A California woman who won $5.2 million in a lottery has pleaded guilty in federal court in South Dakota to scamming six people in the wake of her win.

Judy Carroll, 59, of El Cajon, California, and her husband won the California lottery in 1989. Authorities say Carroll later scammed people, including a friend in South Dakota, in part by telling them the IRS had frozen her assets because she owed taxes, the Rapid City Journal reported.

Authorities say Carroll ran the scheme from about 2000 to 2016. The IRS did freeze her accounts, once, for a period in 2007 and 2008. Authorities say she also scammed people by telling them she needed money to help her husband, falsely claiming that his identity had been stolen.
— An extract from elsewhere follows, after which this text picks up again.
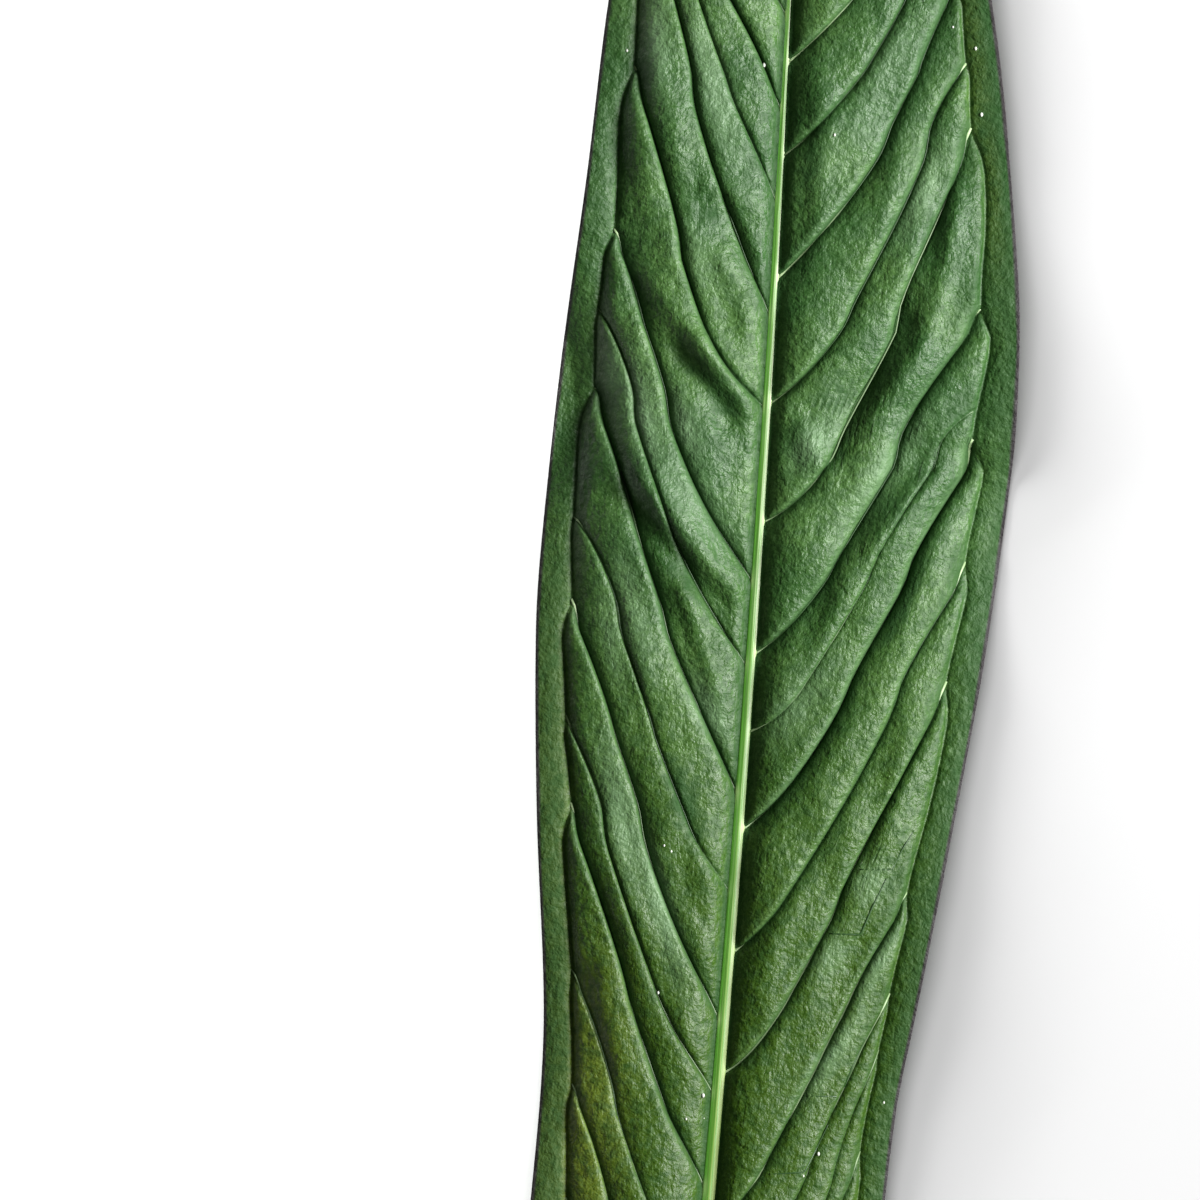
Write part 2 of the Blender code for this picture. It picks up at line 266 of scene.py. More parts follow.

Carroll originally was charged with 35 counts of wire fraud. She recently reached a deal with prosecutors and pleaded guilty Friday to four counts of wire fraud and one count of tax evasion, for underreporting income for nearly two decades.

She could face decades in prison. The agreement also calls for her to pay nearly $1.6 million in restitution to victims and the IRS.

“It’s been a long time coming, and she deserves punishment for what she did for several victims,” said victim Kelly Lhotak, who met Carroll when they were neighbors in California in the mid-1990s. “My heart is broken. I have had the worst betrayal of a friendship that anyone can ever experience.”